In 2009, many of the high schools that made up Chicago’s suburban collar were still quietly segregated learning communities that boasted mostly white parent associations and heavily endowed education funds that bankrolled luxurious upgrades to theater departments and school gyms. Not Wheeling. Sometimes referred to as “the ugly duckling,” it drew from a spattering of middle-class subdivisions, like the one Kirk’s father, Robert, a local architect, had designed and that Kirk’s family lived in. But it also pulled from modest blocks of low-hanging ranches and postage stamp-sized yards that housed the area’s growing Latino population, men and women who had arrived with families in tow but without papers, fleeing vicious drug wars in northern Mexico and Peru.
Wheeling was a trailblazer, but not an outlier. By 2010, minorities made up more than a third of all suburban residents in the United States — shifting the political landscape. Once reliably Republican suburbs were increasingly voting blue, at least for a while. Obama took all the ones in Illinois in 2008 and almost all of them in 2012. And local school boards were increasingly preoccupied with the needs of students of color. By the early 2000s, Wheeling’s elementary schools needed so many Spanish-speaking teachers they were hiring them from Spain.
That September, as Kirk — a Reagan-obsessed 14-year-old who believed in small government, worried about the budget deficit and had a preternatural interest in trickle-down economics — was learning how to navigate Wheeling’s bustling hallways, Wheeling was doing its own adjusting. After years of demographic change, it had flipped — just a year earlier — from a mostly white school to a mostly Black, brown and Asian one. Kirk was a minority in his high school, outnumbered in classrooms, hallways and athletic fields by young people of color.
This was the fast-changing universe young Kirk faced as he glinted toward adulthood and puzzled about what kind of man he would become. He was growing up in the backyard of a president he despised, during a time when the power structures and demographic makeup of his childhood home were forever changing, in a school where the status of a young white man was diminishing and in a nation where the power and pull of people of color were on the rise. America was changing. And the American suburbs were where a lot of that change was happening, as they increasingly welcomed a diverse crowd of young people seeking opportunity and advancement.

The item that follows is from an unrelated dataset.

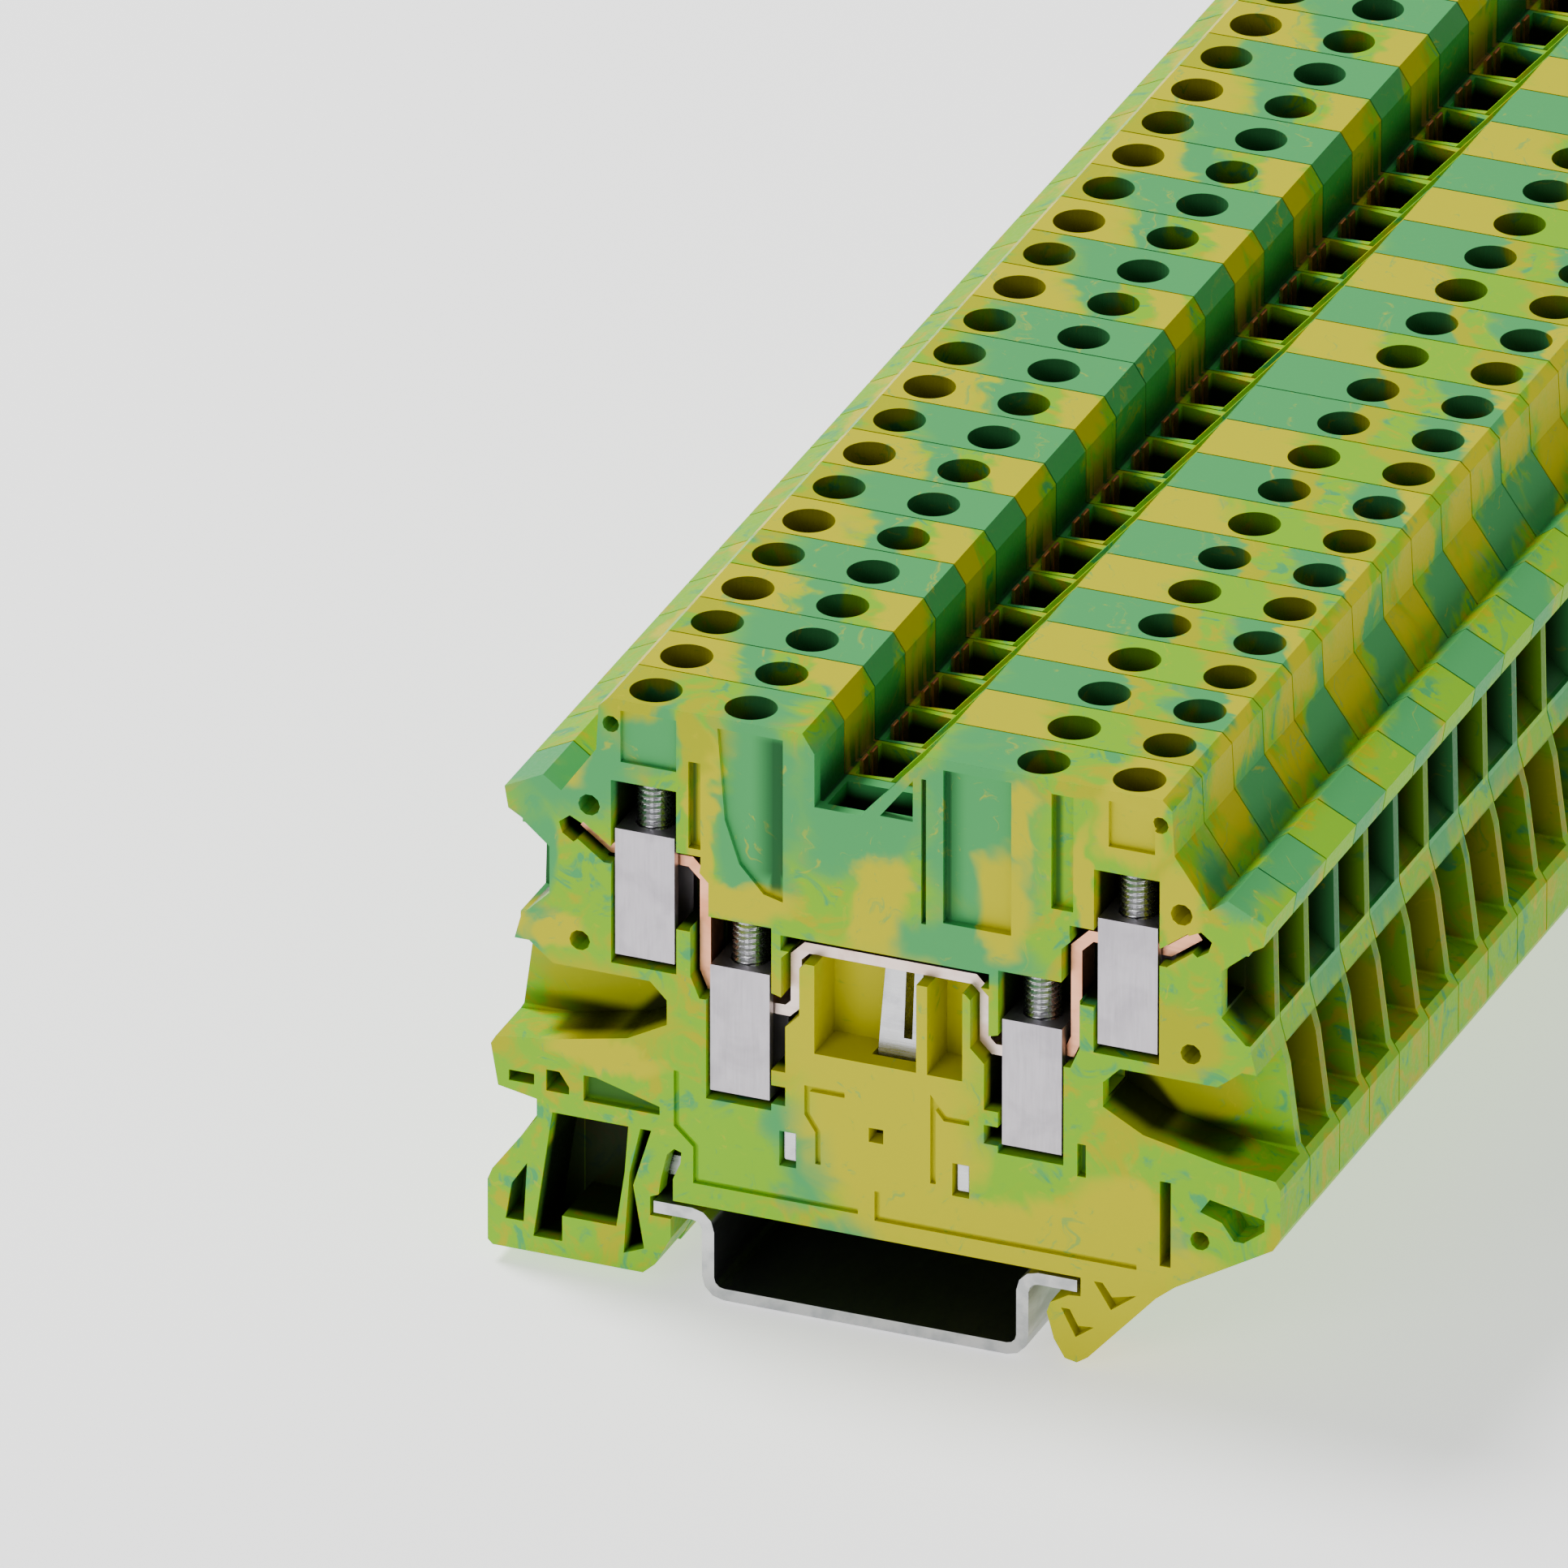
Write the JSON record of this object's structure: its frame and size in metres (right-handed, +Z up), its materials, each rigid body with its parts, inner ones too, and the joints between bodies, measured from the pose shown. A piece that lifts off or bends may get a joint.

Charlie Kirk would soon lead a movement that sought to stop at least some of them from reaching their goals.
In later years, during conference speeches and chats with me, Kirk would profess a cheerful admiration for his school’s ethnic makeup and for the school as a whole. “Wheeling has been great to the Kirks,” he wrote in a post around the time of his younger sister’s graduation in 2014. But that benevolent telling would seem to contradict a harsher view Kirk would later hold about some immigrants in America. One high school friend described those views like this: There are good ones; they are documented and pay taxes. And there are bad ones. Kirk would later refer to the latter as “trespassing foreign nationals.” If there is a racism that preoccupies Kirk, that seemingly motivates and enrages him, it is what he openly perceivesas deep-seated racism against white people like him.
It was at Wheeling High School where Kirk began to craft a political identity, poking at liberal teachers with whom he disagreed, dismissing some as “post-modern neo-Marxists.” He spoke up often in class, defending his then favorite economist Milton Friedman and promoting gun rights, once asking a teacher if guns make people violent, “do forks make people fat?” During his freshman year, he was seen by at least one classmate as an eccentric loudmouth with poor social skills. A lot of people found Kirk amusing, the classmate said. “Here’s this crazy political guy. He’ll never get anywhere.”
In class, other students said Kirk was often rude, making the atmosphere unsettling. Despite his later assertions that liberals are condescending and intolerant of dissent, classmates said that it was Kirk who had “a superiority complex” and did not tolerate disagreement on issues he cared about. Even rare friends like Maria Krutikova, then a conservative and one of Kirk’s earliest political allies, says Kirk could be arrogant during these early years. And he didn’t always act in ethical ways, she says.
Their senior year, when they were building SOS Liberty, the conservative youth group that would precede Turning Point USA, she says Kirk used her Facebook password and started joining conservative women’s Facebook groups around the country, posing as her so he could then invite them to SOS Liberty’s page and publicize the group. At the time, she shrugged it off, chalking it up to his passion for the cause. But in retrospect, she thinks it was weird. She recalls that, toward the end of senior year, he advised her to throw some classmates under the bus when she got in trouble for posting a silly lewd comment on a classroom chat board. She did not take the advice and was surprised by it, particularly since Kirk was already a self-proclaimed Christian. That’s not very Christian of you, she recalls thinking. (Kirk did not respond to requests for comment about statements that friends and former classmates have made about him.)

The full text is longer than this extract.